Nous vivons une économie globale, planétaire. Nous avons des moyens pour traiter, pour stocker, pour diffuser de l'information, alors ne nous privons pas de ce capital. Essayons de rendre les responsables d'entreprises plus attentifs à toutes ces potentialités, à tous ces accès à l'information ; que ceux qui se déplacent, qui font des observations en Asie ou ailleurs, utiles pour notre communauté nationale, n'hésitent pas à la mettre à la disposition de la communauté. Il appartient à l'État de veiller à la bonne organisation de ce réseau, de ce système d'information. C'est un changement fondamental que l'État doit activer. Pour ma part, je préside, par délégation du Premier ministre, le Comité pour la sécurité et la compétitivité de l'économie ; celui-ci a été créé en avril 1995 ; il est en relation étroite avec le secrétariat général de la défense nationale. Nous devons désormais faire vivre résolument cette démarche de sécurité et de compétitivité économique. Il faut aussi que, dans les universités, dans les écoles, dans les grandes écoles, on puisse préparer les futurs cadres à cette pratique de l'intelligence économique. Le temps est passé où cette information avait un caractère « secret défense », où il fallait absolument la rendre inaccessible. Sortons de cette vision et organisons au contraire une très large diffusion de l'information. Mais pour qu'elle soit utile, veillons à la traiter, à la stocker et à la rendre accessible au plus grand nombre d'acteurs économiques. C'est ainsi qu'on pourra mieux préparer l'implantation d'un établissement hors du territoire national et réduire tous les risques de déception, d'échec.
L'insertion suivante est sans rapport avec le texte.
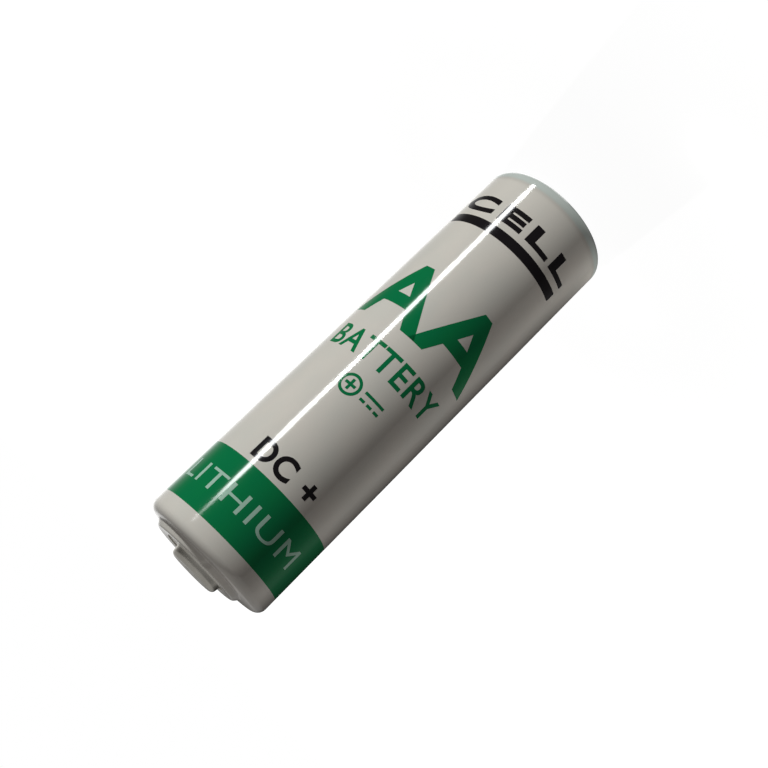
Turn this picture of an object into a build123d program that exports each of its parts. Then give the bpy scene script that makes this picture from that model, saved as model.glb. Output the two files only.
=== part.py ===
from build123d import *
import os

# AA-size lithium bobbin cell: a welded steel can in a printed heat-shrink sleeve.
# The cell stands on its negative face with its axis along +Z, and the origin is the
# centre of that face. Sizes are in millimetres. Every sub-part is written to
# parts/NAME.step in its assembled place.

# Outside of the finished cell.
cell_height = 50.3
sleeve_radius = 7.15
film = 0.10

# Can: a drawn steel cup whose bottom is the negative contact.
can_radius = sleeve_radius - film
can_wall = 0.30
floor_thickness = 0.40
contact_radius = 5.0
contact_rise = 0.15
contact_slope = 0.30
bottom_blend = 0.15
bottom_corner = 0.80
shoulder_corner = 1.00
shoulder_top = 48.60
mouth_land = 0.05

# Lid: a disc butt-welded into the mouth of the can, with a collar for the glass.
cover_thickness = 0.80
cover_radius = can_radius - shoulder_corner - mouth_land
collar_length = 0.60
collar_wall = 0.40
glass_radius = 1.90
weld_radius = 0.25

# Hollow feedthrough: the cell is filled through it, then a ball and a pin close it.
tube_radius = 0.75
tube_bore = 0.40
tube_low = 45.60
ball_height = 48.15

# Positive cap, pressed from sheet, standing on an insulating washer.
cap_sheet = 0.25
brim_radius = 4.10
brim_top = 49.30
button_radius = 2.70
button_draft = 0.06
button_foot_fillet = 0.20
button_top_fillet = 0.45
washer_radius = 4.30
washer_bore = 2.95

# Resin cast round the feedthrough to keep moisture off the glass.
potting_radius = 2.30
potting_edge = 0.12
potting_rise = 0.45

# Shrink sleeve: how far the film is folded over each end.
lip_radius = 5.70
mouth_radius = 3.60
step_top_radius = 4.55
step_foot_radius = 5.00
step_foot_rise = 0.14
step_fillet = 0.22

# Electrodes, from the wall inwards.
anode_thickness = 0.85
anode_low = 2.00
anode_high = 42.00
anode_gap = 1.00
separator_thickness = 0.30
separator_high = 43.20
disc_thickness = 0.50
disc_clearance = 0.10
cathode_high = 41.80
collector_radius = 1.65
collector_wall = 0.15
collector_foot = 0.25
collector_high = 41.20
collector_slit = 0.60
top_washer_thickness = 0.40
top_washer_bore = 2.60
liner_thickness = 0.30
liner_bore = 1.20

# Nickel ribbon from the collector to the feedthrough.
ribbon_width = 1.60
ribbon_sheet = 0.12
ribbon_bend = 0.55
ribbon_low = 38.20
ribbon_leaves_core = 42.40
ribbon_loop_height = 44.10
ribbon_loop_reach = 2.45
ribbon_meets_tube = 45.30
ribbon_high = 46.70
ribbon_edge_clearance = 0.01

# Free electrolyte standing in the hollow core of the cathode.
electrolyte_high = 37.50
electrolyte_clearance = 0.05

# Places worked out from the sizes above.
can_inside = can_radius - can_wall
disc_radius = can_inside - disc_clearance
inner_floor = contact_rise + floor_thickness
disc_top = inner_floor + disc_thickness
bottom_disc_radius = can_radius - bottom_corner
anode_inside = can_inside - anode_thickness
separator_inside = anode_inside - separator_thickness
cover_under = shoulder_top - cover_thickness
collar_low = cover_under - collar_length
cap_ceiling = cell_height - cap_sheet


def turned(outline):
    """Spins a closed outline, drawn as (radius, height), about the cell's axis."""
    return revolve(Plane.XZ * outline, Axis.Z)


def ring(inside, outside, low, high):
    """A plain tube or washer about the cell's axis."""
    middle = ((inside + outside) / 2, (low + high) / 2)
    return turned(Pos(*middle) * Rectangle(outside - inside, high - low))


def rod(radius, low, high):
    """A plain round bar about the cell's axis."""
    return ring(0, radius, low, high)


def sheet_outline(points, radii, thickness, side):
    """The section of a bent sheet: a filleted line given thickness on one side."""
    line = FilletPolyline(*points, radius=radii)
    return make_face(Wire(line.edges()).offset_2d(thickness, Kind.ARC, side).edges())


def can_body():
    """The can before welding: contact face, wall and the shoulder turned inwards."""
    slope_end = contact_radius + contact_slope
    outside = FilletPolyline(
        (contact_radius, 0),
        (slope_end, contact_rise),
        (can_radius, contact_rise),
        (can_radius, shoulder_top),
        (cover_radius, shoulder_top),
        radius=[bottom_blend, bottom_corner, shoulder_corner],
    )
    inside = FilletPolyline(
        (contact_radius - floor_thickness, floor_thickness),
        (slope_end - floor_thickness, inner_floor),
        (can_inside, inner_floor),
        (can_inside, shoulder_top - can_wall),
        (cover_radius, shoulder_top - can_wall),
        radius=[bottom_blend, bottom_corner - can_wall, shoulder_corner - can_wall],
    )
    rest = Polyline(
        (contact_radius, 0),
        (0, 0),
        (0, floor_thickness),
        (contact_radius - floor_thickness, floor_thickness),
    )
    mouth = Line((cover_radius, shoulder_top), (cover_radius, shoulder_top - can_wall))
    edges = outside.edges() + inside.edges() + rest.edges() + mouth.edges()
    return turned(make_face(edges))


def cover_body():
    """The lid before welding, with the collar that holds the glass."""
    plate = ring(glass_radius, cover_radius, cover_under, shoulder_top)
    collar = ring(glass_radius, glass_radius + collar_wall, collar_low, cover_under)
    return plate + collar


def weld_zone():
    """The round track that the weld melts, centred on the seam of can and lid."""
    return turned(Pos(cover_radius, shoulder_top) * Circle(weld_radius))


def shrink_sleeve():
    """Printed film, shrunk tight on the wall and folded over both ends."""
    inner_line = (
        (lip_radius, contact_rise),
        (can_radius, contact_rise),
        (can_radius, shoulder_top),
        (step_foot_radius, shoulder_top + step_foot_rise),
        (step_top_radius, brim_top),
        (mouth_radius, brim_top),
    )
    radii = [bottom_corner, shoulder_corner, step_fillet, step_fillet]
    return turned(sheet_outline(inner_line, radii, film, Side.RIGHT))


def positive_cap():
    """The button contact: a flat brim with a low round button drawn up from it."""
    outer_line = (
        (brim_radius, brim_top),
        (button_radius + button_draft, brim_top),
        (button_radius - button_draft, cell_height),
        (0, cell_height),
    )
    radii = [button_foot_fillet, button_top_fillet]
    return turned(sheet_outline(outer_line, radii, cap_sheet, Side.LEFT))


def seal_potting():
    """Resin over the glass: thin at its rim and drawn up round the tube."""
    outline = Polyline(
        (tube_radius, shoulder_top),
        (potting_radius, shoulder_top),
        (potting_radius, shoulder_top + potting_edge),
        (tube_radius, shoulder_top + potting_rise),
        close=True,
    )
    return turned(make_face(outline))


def lithium_anode():
    """Lithium foil rolled against the wall, with a gap where its ends meet."""
    foil = ring(anode_inside, can_inside, anode_low, anode_high)
    gap = Pos(-can_inside, 0, (anode_low + anode_high) / 2)
    return foil - gap * Box(can_inside, anode_gap, anode_high)


def current_collector():
    """Nickel grid rolled into a slit tube that lines the core of the cathode."""
    low = disc_top + collector_foot
    tube = ring(collector_radius - collector_wall, collector_radius, low, collector_high)
    slit = Pos(-collector_radius, 0, (low + collector_high) / 2)
    return tube - slit * Box(collector_radius, collector_slit, collector_high)


def collector_lead():
    """Ribbon welded inside the collector and to the feedthrough, with a slack loop."""
    core = collector_radius - collector_wall
    reach = (core**2 - (ribbon_width / 2) ** 2) ** 0.5 - ribbon_edge_clearance
    start = reach - ribbon_sheet
    points = (
        (start, ribbon_low),
        (start, ribbon_leaves_core),
        (ribbon_loop_reach, ribbon_loop_height),
        (tube_radius, ribbon_meets_tube),
        (tube_radius, ribbon_high),
    )
    radii = [ribbon_bend] * 3
    section = Plane.XZ * sheet_outline(points, radii, ribbon_sheet, Side.RIGHT)
    return extrude(section, ribbon_width / 2, both=True)


weld = weld_zone()
can = can_body()
cover = cover_body()

cell = {
    "shrink_sleeve": shrink_sleeve(),
    "can": can - weld,
    "cover": cover - weld,
    "rim_weld": (can + cover) & weld,
    "glass_seal": ring(tube_radius, glass_radius, collar_low, shoulder_top),
    "feedthrough_tube": ring(tube_bore, tube_radius, tube_low, cap_ceiling),
    "seal_potting": seal_potting(),
    "sealing_ball": Pos(0, 0, ball_height) * Sphere(tube_bore),
    "sealing_pin": rod(tube_bore, ball_height + tube_bore, cap_ceiling),
    "positive_cap": positive_cap(),
    "insulating_washer": ring(
        washer_bore, washer_radius, shoulder_top, brim_top - cap_sheet
    ),
    "cover_liner": ring(
        liner_bore, disc_radius, collar_low - liner_thickness, collar_low
    ),
    "collector_lead": collector_lead(),
    "current_collector": current_collector(),
    "carbon_cathode": ring(collector_radius, separator_inside, disc_top, cathode_high),
    "separator_tube": ring(separator_inside, anode_inside, disc_top, separator_high),
    "bottom_separator": rod(bottom_disc_radius, inner_floor, disc_top),
    "top_separator": ring(
        top_washer_bore,
        disc_radius,
        separator_high,
        separator_high + top_washer_thickness,
    ),
    "lithium_anode": lithium_anode(),
    "electrolyte": rod(
        collector_radius - collector_wall - electrolyte_clearance,
        disc_top,
        electrolyte_high,
    ),
}

os.makedirs("parts", exist_ok=True)
for name, shape in cell.items():
    shape.label = name
    export_step(shape, f"parts/{name}.step")
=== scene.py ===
import math

import bpy
from mathutils import Matrix, Vector, noise


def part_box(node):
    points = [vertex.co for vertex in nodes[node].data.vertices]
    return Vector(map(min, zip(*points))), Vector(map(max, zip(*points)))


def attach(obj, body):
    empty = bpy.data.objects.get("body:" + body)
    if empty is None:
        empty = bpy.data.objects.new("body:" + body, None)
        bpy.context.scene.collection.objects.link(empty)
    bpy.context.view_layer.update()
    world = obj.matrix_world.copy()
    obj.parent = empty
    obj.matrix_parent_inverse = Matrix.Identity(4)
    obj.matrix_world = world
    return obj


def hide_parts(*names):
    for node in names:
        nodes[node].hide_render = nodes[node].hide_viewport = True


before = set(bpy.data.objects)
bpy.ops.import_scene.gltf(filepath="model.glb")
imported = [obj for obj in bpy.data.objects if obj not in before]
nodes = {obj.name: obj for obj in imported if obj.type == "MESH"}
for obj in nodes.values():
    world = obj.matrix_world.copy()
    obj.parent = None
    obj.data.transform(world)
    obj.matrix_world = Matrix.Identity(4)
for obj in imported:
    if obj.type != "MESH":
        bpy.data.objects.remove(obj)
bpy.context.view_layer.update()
mm = 0.001
mergeReach = 0.0004  # points closer than this, in the units of modelling, become one
print("frame loaded:", len(nodes), "nodes")

# The new pieces are modelled in millimetres and brought to metres when they are settled.
sleeveLow, sleeveHigh = (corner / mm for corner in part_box("shrink_sleeve"))
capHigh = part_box("positive_cap")[1] / mm
wallRadius = sleeveHigh.x


# Editing by selection

def deselectAll():
    if bpy.context.object and bpy.context.object.mode != "OBJECT":
        bpy.ops.object.mode_set(mode="OBJECT")
    bpy.ops.object.select_all(action="DESELECT")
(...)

J'estime que l'État, dans le concert d'initiatives qui traduisent, en ordre dispersé, besoin et attente, doit exercer la plénitude de sa mission avec pragmatisme dans l'ouverture, la transparence et le partenariat. Cette ambition du gouvernement a été nettement affichée par les voies les plus officielles. Au sein de mon ministère, j'ai décidé d'une organisation permettant de soutenir le développement des entreprises françaises sur les marchés extérieurs. Dans le même esprit, j'ai demandé aux différentes administrations de mettre en place un guichet unique sur Internet afin de diffuser les informations qu'elles sécrètent pour leurs besoins propres. J'ai également initié l'insertion équilibrée de l'information utile dans les préoccupations de sécurité économique des structures administratives compétentes et des partenaires extérieurs, au-delà du cadre restreint de la prévention et de la gestion des désorganisations et déséquilibres d'une société d'abondance en proie à des affrontements concurrentiels exacerbés.

Ce volontarisme de l'État ne saurait se traduire en directives normatives émises depuis les échelons centraux. Afin de fédérer les expériences, l'État devra savoir informer, persuader, convaincre, pour être accepté à sa place exacte dans un dispositif dont le fonctionnement efficace repose sur la confiance. Je suis, à cet égard, un partisan convaincu du nécessaire développement des réseaux symbolisant l'appartenance à un ensemble conquérant, réinventant la citoyenneté économique. Accueillant à tous partenaires déterminés regroupant toutes les catégories d'acteurs, je suis persuadé qu'ils permettront aux entreprises, notamment aux plus petites, aux PME-PMI, de s'entraider hors de toute norme officielle ou directive imposée afin de valoriser, dans une circulation interactive, les flux permanents d'informations qu'elles génèrent.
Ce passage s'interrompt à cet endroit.